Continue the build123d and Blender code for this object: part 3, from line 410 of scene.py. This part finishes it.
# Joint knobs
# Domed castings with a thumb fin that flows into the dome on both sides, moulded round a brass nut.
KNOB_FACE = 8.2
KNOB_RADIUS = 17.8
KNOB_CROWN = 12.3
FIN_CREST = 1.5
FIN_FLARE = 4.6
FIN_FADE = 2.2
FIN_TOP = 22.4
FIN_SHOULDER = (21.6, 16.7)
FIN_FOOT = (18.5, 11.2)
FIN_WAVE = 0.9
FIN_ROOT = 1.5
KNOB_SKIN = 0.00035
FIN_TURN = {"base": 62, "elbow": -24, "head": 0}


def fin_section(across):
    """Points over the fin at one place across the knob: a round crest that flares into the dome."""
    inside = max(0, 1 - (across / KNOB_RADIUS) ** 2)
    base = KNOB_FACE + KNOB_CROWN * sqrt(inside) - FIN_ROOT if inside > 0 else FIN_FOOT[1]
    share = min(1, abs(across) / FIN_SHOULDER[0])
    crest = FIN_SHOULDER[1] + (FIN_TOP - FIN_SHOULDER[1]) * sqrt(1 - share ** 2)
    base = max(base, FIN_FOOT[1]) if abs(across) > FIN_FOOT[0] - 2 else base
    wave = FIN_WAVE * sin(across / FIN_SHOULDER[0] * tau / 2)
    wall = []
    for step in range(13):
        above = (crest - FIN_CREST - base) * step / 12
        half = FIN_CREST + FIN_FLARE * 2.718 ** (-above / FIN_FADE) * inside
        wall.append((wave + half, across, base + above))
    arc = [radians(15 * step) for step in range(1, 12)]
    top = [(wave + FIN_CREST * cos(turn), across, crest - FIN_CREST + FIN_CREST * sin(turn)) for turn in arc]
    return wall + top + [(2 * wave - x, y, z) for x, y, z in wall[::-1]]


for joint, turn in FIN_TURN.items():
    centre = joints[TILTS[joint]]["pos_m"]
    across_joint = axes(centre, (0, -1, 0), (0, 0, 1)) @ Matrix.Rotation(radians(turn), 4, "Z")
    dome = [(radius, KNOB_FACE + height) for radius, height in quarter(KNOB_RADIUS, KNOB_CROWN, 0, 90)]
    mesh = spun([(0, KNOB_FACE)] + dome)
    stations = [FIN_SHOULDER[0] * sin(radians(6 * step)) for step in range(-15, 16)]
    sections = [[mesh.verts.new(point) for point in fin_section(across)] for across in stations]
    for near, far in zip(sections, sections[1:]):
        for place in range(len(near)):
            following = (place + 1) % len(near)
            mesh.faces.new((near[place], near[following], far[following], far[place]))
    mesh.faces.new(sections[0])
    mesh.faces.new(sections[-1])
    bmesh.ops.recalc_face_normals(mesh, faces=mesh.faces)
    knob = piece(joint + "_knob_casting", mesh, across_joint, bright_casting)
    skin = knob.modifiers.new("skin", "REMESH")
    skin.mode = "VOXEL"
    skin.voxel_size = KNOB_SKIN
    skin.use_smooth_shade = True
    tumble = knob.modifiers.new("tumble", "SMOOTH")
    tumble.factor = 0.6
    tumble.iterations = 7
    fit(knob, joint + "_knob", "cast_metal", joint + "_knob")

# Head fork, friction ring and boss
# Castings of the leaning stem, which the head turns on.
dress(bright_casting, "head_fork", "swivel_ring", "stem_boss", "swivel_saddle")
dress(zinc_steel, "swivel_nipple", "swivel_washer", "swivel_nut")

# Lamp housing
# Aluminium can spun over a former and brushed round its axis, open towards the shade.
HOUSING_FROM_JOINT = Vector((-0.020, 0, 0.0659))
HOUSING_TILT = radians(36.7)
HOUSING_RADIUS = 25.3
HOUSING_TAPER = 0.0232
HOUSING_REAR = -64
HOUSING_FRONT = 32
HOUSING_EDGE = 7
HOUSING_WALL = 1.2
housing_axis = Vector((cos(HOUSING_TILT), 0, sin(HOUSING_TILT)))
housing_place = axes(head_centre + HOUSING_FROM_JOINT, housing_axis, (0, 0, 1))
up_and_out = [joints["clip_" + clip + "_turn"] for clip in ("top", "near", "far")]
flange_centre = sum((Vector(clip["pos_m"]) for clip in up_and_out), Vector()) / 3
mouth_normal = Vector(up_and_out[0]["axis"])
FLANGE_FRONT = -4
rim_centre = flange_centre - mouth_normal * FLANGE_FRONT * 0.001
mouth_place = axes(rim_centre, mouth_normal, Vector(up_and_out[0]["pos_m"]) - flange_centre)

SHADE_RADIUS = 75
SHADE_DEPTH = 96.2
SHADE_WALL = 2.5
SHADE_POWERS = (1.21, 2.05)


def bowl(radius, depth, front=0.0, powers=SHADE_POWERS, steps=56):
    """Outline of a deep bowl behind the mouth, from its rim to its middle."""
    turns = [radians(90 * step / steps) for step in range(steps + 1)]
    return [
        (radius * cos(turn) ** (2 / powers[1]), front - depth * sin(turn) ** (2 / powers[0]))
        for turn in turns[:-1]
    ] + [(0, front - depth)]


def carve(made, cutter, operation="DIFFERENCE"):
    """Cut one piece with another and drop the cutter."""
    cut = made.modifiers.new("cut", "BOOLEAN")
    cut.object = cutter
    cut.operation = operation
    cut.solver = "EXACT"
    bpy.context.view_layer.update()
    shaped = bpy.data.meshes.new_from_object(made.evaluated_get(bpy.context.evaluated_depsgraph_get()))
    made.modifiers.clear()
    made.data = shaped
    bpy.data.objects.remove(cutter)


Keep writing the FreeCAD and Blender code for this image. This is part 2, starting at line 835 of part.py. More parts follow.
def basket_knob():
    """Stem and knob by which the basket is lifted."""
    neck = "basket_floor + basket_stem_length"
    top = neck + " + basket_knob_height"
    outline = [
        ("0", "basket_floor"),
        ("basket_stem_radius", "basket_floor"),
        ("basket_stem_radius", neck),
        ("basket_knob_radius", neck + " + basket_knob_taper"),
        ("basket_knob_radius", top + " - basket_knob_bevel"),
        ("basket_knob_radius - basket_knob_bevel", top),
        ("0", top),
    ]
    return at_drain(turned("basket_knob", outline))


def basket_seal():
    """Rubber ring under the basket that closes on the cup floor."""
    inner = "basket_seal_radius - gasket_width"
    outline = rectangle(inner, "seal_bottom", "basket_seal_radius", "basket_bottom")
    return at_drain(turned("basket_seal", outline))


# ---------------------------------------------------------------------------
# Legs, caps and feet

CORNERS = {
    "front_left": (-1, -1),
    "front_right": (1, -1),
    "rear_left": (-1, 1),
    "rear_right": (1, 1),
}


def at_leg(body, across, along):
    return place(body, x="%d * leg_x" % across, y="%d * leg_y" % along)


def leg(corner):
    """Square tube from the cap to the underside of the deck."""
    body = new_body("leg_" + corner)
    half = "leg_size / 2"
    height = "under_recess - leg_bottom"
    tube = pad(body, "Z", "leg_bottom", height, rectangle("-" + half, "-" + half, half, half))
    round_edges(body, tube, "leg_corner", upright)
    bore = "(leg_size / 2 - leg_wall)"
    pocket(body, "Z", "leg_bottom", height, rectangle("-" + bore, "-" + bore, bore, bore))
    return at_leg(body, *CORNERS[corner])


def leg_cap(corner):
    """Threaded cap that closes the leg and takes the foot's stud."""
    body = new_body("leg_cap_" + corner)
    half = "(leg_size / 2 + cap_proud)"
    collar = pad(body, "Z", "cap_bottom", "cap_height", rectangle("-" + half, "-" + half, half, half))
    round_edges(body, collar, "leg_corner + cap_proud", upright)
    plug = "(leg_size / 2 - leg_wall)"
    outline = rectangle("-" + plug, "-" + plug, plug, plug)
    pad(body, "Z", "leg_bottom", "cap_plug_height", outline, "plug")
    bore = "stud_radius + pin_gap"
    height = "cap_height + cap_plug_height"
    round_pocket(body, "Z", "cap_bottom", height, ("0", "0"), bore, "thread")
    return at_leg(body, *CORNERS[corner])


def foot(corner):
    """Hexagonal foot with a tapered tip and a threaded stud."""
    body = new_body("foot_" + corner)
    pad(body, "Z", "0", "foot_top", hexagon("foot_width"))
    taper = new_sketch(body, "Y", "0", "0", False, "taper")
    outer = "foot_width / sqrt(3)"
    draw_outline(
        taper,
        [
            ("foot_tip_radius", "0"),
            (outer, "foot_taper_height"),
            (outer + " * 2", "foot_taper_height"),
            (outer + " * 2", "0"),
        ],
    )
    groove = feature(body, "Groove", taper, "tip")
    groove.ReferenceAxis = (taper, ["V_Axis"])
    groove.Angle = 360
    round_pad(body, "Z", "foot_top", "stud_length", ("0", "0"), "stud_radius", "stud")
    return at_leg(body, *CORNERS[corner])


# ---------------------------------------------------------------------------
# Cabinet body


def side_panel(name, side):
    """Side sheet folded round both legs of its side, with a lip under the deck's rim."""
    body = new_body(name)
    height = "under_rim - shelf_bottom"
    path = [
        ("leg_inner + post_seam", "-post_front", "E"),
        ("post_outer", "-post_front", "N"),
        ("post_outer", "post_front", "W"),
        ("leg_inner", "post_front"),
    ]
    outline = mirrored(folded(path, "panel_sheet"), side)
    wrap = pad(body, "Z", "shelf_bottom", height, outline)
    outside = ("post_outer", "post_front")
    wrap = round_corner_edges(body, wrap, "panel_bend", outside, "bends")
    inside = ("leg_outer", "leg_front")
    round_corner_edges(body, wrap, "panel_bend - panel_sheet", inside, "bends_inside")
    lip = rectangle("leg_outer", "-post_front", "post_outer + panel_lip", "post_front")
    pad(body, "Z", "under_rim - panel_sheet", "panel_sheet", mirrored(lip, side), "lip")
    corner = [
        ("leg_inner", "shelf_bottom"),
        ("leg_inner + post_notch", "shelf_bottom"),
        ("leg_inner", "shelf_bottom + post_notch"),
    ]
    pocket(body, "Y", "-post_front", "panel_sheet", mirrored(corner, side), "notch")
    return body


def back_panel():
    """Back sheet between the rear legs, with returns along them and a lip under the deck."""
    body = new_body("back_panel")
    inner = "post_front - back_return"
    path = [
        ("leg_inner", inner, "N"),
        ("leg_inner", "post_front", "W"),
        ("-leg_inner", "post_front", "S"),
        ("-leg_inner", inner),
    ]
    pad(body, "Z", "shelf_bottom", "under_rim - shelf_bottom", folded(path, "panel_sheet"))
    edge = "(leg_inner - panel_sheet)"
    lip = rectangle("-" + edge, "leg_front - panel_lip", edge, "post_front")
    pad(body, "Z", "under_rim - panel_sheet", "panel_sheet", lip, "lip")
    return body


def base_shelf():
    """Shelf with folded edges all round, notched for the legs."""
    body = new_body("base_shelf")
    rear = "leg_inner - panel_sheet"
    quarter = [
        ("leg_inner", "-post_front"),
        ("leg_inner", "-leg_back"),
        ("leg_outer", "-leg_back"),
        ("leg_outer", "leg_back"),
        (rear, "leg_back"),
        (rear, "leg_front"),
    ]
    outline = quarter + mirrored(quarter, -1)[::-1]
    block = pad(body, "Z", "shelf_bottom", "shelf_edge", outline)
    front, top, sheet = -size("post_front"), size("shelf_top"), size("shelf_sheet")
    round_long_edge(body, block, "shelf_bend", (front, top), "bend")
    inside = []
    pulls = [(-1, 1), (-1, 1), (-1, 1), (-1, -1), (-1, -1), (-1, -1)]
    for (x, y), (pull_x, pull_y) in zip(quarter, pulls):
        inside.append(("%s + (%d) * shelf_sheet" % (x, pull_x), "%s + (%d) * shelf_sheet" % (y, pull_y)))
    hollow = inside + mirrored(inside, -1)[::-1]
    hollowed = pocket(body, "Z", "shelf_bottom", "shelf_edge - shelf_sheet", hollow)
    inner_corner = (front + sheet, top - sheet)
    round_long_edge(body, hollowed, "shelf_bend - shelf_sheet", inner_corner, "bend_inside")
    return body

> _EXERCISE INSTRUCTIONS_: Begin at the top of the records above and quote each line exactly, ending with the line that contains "return wall +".

> _OUTPUT_:
Continue the build123d and Blender code for this object: part 3, from line 410 of scene.py. This part finishes it.
# Joint knobs
# Domed castings with a thumb fin that flows into the dome on both sides, moulded round a brass nut.
KNOB_FACE = 8.2
KNOB_RADIUS = 17.8
KNOB_CROWN = 12.3
FIN_CREST = 1.5
FIN_FLARE = 4.6
FIN_FADE = 2.2
FIN_TOP = 22.4
FIN_SHOULDER = (21.6, 16.7)
FIN_FOOT = (18.5, 11.2)
FIN_WAVE = 0.9
FIN_ROOT = 1.5
KNOB_SKIN = 0.00035
FIN_TURN = {"base": 62, "elbow": -24, "head": 0}


def fin_section(across):
    """Points over the fin at one place across the knob: a round crest that flares into the dome."""
    inside = max(0, 1 - (across / KNOB_RADIUS) ** 2)
    base = KNOB_FACE + KNOB_CROWN * sqrt(inside) - FIN_ROOT if inside > 0 else FIN_FOOT[1]
    share = min(1, abs(across) / FIN_SHOULDER[0])
    crest = FIN_SHOULDER[1] + (FIN_TOP - FIN_SHOULDER[1]) * sqrt(1 - share ** 2)
    base = max(base, FIN_FOOT[1]) if abs(across) > FIN_FOOT[0] - 2 else base
    wave = FIN_WAVE * sin(across / FIN_SHOULDER[0] * tau / 2)
    wall = []
    for step in range(13):
        above = (crest - FIN_CREST - base) * step / 12
        half = FIN_CREST + FIN_FLARE * 2.718 ** (-above / FIN_FADE) * inside
        wall.append((wave + half, across, base + above))
    arc = [radians(15 * step) for step in range(1, 12)]
    top = [(wave + FIN_CREST * cos(turn), across, crest - FIN_CREST + FIN_CREST * sin(turn)) for turn in arc]
    return wall + top + [(2 * wave - x, y, z) for x, y, z in wall[::-1]]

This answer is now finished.